Everything has a counter action, that’s why you need a lot of support around you at all times to add as many dimensions to your attack as possible. That prevents your opponent devising (and relying on) a simple, one-dimensional, counter strategy.  
I apologise. This has become more like a ‘Battlefield 3 For Dummies’ than a celebration of the game. But hey, it’s the tactical elements that make multiplayer so great.
After the tactical elements, it’s the ‘moments’ that provide the entertainment. In how many other games have you ever seen anyone jump from a helicopter, fire off a rocket in mid-air, land in another helicopter circling below, destroy a buggy with the attached mini-gun and then die because the pilot has crashed into a very obvious (and very avoidable) oil silo?
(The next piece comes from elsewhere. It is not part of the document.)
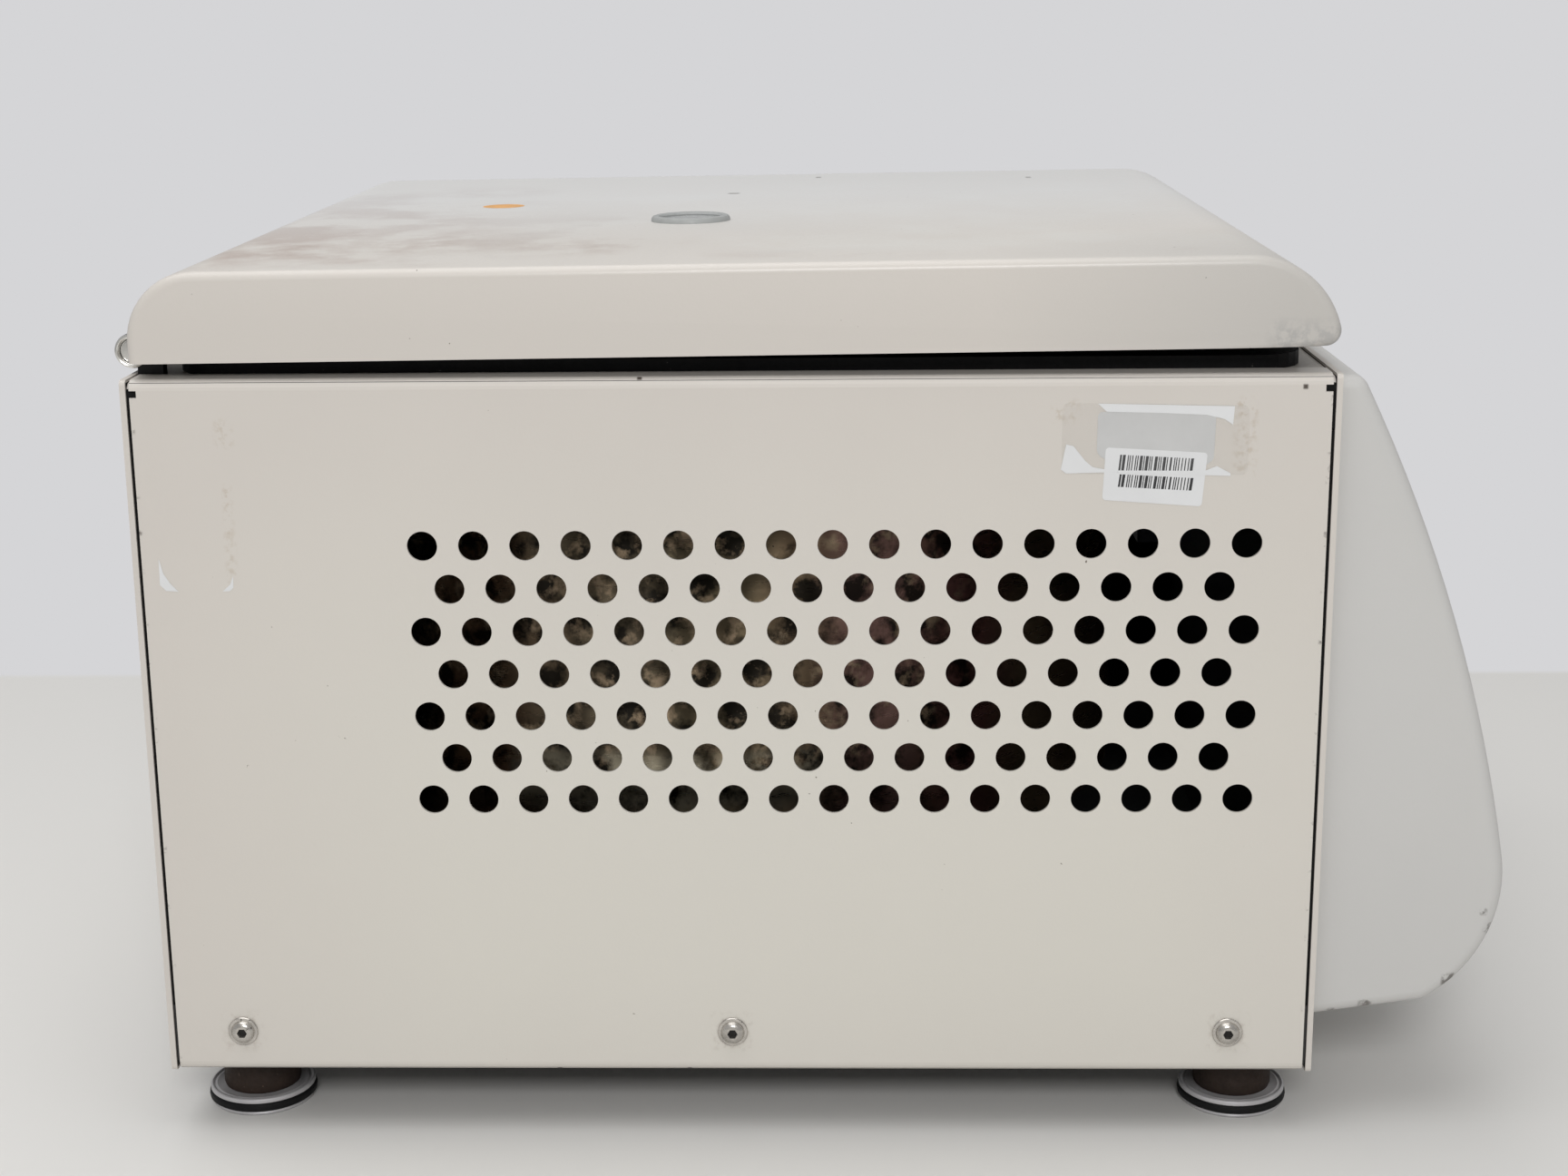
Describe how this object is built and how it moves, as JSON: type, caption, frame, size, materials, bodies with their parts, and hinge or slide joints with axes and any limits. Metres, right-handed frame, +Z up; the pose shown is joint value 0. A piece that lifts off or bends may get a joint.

I’d bet you’ve seen that before. Except, perhaps, in another Battlefield game.

Read our original Battlefield 3 review
Keep track of our Game of the Year 2011 Countdown
The sandbox nature of the multiplayer means that this kind of event is only the tip of the iceberg. Unlike the competition (I’ll not name the competition here – seems uncouth) a set of rules have been created for players to bend and stretch and work within, rather than to be railroaded along on.
Of course, the result is not only an experience that is malleable and ever-changing as players find new ways to operate, but it’s also more difficult. It’s vitally important that you stay up to date with the abilities of the various unlocks and which potential weapons enemies can use against you. Knowledge is power, and all that jazz.
The reason Battlefield 3 is not higher on this list is because, as I said earlier, its other two primary elements are appallingly bad. Taken as a whole, the product doesn’t meet the standards of the competition.
Still, that doesn’t take away from the fact that the multiplayer is a joy and well worth celebrating in its own right. If you don’t have your system connected to the internet, now might be the time to sort that out.